El año que viene hay elecciones nacionales y, como es lógico, hace ya un tiempo que se manejan posibles candidaturas. En el oficialismo asoman algunas aspiraciones obvias, más o menos explícitas, cuyo telón de fondo incluye por lo menos tres cuestiones a resolver: una es la contienda con la oposición, tras el desgaste de tres períodos sucesivos desde 2005; otra, la de la puja de siempre entre las grandes corrientes internas, y la tercera tiene que ver con la renovación generacional. Esta última no se basa –o no debería basarse– en la idea de que la edad de una persona determina por sí sola su capacidad para ganar la presidencia de la República o para ejercerla, sino que se vincula, entre otras cosas, con la necesidad de captar y comprender la realidad actual de la sociedad, y en especial la del creciente sector de la ciudadanía que nació a la vida política en tiempos de gobierno frenteamplista, de modo que no decidirá comparando lo de los últimos 15 años con lo anterior.

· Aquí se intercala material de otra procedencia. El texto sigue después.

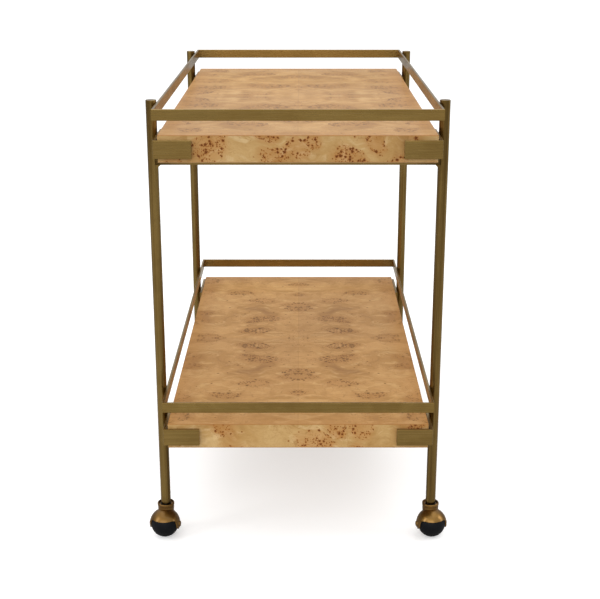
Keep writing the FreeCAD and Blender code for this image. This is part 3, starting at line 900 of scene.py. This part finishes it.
def make_axle(corner, axle_frame):
    """A plain pin with a domed head on the cart's inner side and a smaller peened end outside."""
    node = "caster_" + corner + "_axle"
    profile = [(radius * MM, -AXLE_SEAT - height * MM) for radius, height in PEENED_END]
    profile += [(PIN_RADIUS, -AXLE_SEAT), (PIN_RADIUS, AXLE_SEAT), (HEAD_RADIUS, AXLE_SEAT)]
    profile.append((HEAD_RADIUS, AXLE_SEAT + HEAD_EDGE))
    for degrees in range(12, 91, 13):
        turn = math.radians(degrees)
        rise = HEAD_EDGE + (HEAD_RISE - HEAD_EDGE) * math.sin(turn)
        profile.append((HEAD_RADIUS * math.cos(turn), AXLE_SEAT + rise))
    profile.append((0, AXLE_SEAT + HEAD_RISE))
    work = turned(profile, 48)
    on_left = CORNERS[corner][0] < 0
    flip = Matrix.Identity(4) if on_left else Matrix.Rotation(math.pi, 4, "Z")
    bmesh.ops.transform(work, matrix=axle_frame @ flip @ ALONG_X, verts=work.verts)
    finish_piece(node + "_pin", work, brass_cast, "caster_" + corner, [node])


def make_wheel(corner, axle_frame):
    """The ball tread with its moulding line, and the nylon core with its hubs."""
    body = "wheel_" + corner
    node = "caster_" + corner + "_tyre"
    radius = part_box(node)[1].z / 2
    limit = math.degrees(math.acos(BALL_FLAT / radius))
    tread = [(height, along) for along, height in arc((0, 0), radius, limit, 180 - limit, 44)]
    tread = [(r - MOULD_LINE if abs(h) < MOULD_HALF_WIDTH else r, h) for r, h in tread]
    profile = [(CORE_RADIUS, BALL_FLAT), (tread[0][0] - FLAT_CHAMFER, BALL_FLAT)] + tread[1:-1]
    profile += [(tread[-1][0] - FLAT_CHAMFER, -BALL_FLAT), (CORE_RADIUS, -BALL_FLAT)]
    work = turned(profile, 72)
    bmesh.ops.transform(work, matrix=axle_frame @ ALONG_X, verts=work.verts)
    finish_piece(node + "_ball", work, rubber, body, [node])

    node = "caster_" + corner + "_wheel_core"
    face = BALL_FLAT - CORE_INSET
    half = [(HUB_BORE, BOSS_HALF), (BOSS_RADIUS - BOSS_SOFT, BOSS_HALF), (BOSS_RADIUS, BOSS_HALF - BOSS_SOFT)]
    half += [(BOSS_RADIUS, face), (CORE_RADIUS, face)]
    profile = half + [(r, -h) for r, h in reversed(half)]
    work = turned(profile, 48)
    bmesh.ops.transform(work, matrix=axle_frame @ ALONG_X, verts=work.verts)
    finish_piece(node + "_hub", work, nylon, body, [node])


def make_casters():
    for corner in CORNERS:
        axle_frame, stem_frame = caster_frames(corner)
        make_hood(corner)
        make_cup(corner, stem_frame)
        make_axle(corner, axle_frame)
        make_wheel(corner, axle_frame)


make_camera()
make_floor()
make_lights()
make_rails()
make_brackets()
make_posts()
make_crossbars()
make_screws()
make_shelves()
make_casters()
keep_node("weld_beads", brass_z)
for hidden in ("post_inserts", "caster_stems", "thrust_washers", "stem_clips"):
    keep_node(hidden, steel)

Desde ese punto de vista, como decía Antonio Gramsci (a quien la oposición uruguaya atribuye últimamente su derrota histórica, pero todavía entiende poquito), la crisis consiste en que lo viejo muere y lo nuevo no puede nacer; en ese interregno, advertía el italiano, “se producen los más variados fenómenos morbosos”.
Entre estos fenómenos está el hecho de que más de un integrante de la vieja guardia frenteamplista parece pensar que tanto los problemas como el modo de resolverlos siguen siendo los mismos, y mira con cariño la perspectiva de añadir títulos a su historial. Como muchos grandes deportistas de alta competencia, los dirigentes políticos tienen dificultades para asumir el paso de los años: siempre parece posible y deseable un éxito más, o –desde un enfoque menos egocéntrico– un nuevo sacrificio por el bien de todos. Quizá eso sintió Tabaré Vázquez cuando se convenció o lo convencieron de que debía ser candidato en 2014. Quizá el balance de su segundo gobierno nos ayude a evaluar pros y contras de aquella decisión.
El caso es que reaparecen añosas figuras y añosas prácticas. Digo, o hago decir que digo, que quizá quiera, que ganas no me faltan, o que no quiero pero quizá sea necesario, que habrá que ver, que ahora no es momento, que nunca dije. Tiro un nombre al ruedo para quemarlo. Anuncio que apoyo a Fulano, después hago saber que me gusta más Mengano, y así se va consolidando la noción de que, en definitiva, todo depende de mí. Botijeo a mansalva, y capaz que así se nota menos que ya no soy un botija. Y si hay daños colaterales, gente manipulada, carreras truncadas, puentes rotos, lo lamento: son cosas de la política. Cuando tengan mi edad lo van a entender. Que vayan acumulando experiencia. Que aprendan.
Algunos aprenden: hay gente más joven –o gente relativamente más joven: como los veteranos siguen y siguen, a esta altura los de 60 y pico parecen pibes– con similares mañas, o intentando adquirirlas aceleradamente. Con esa gente, lo viejo no termina de morir, y las tres cuestiones mencionadas al principio no se resuelven, sino que se agravan.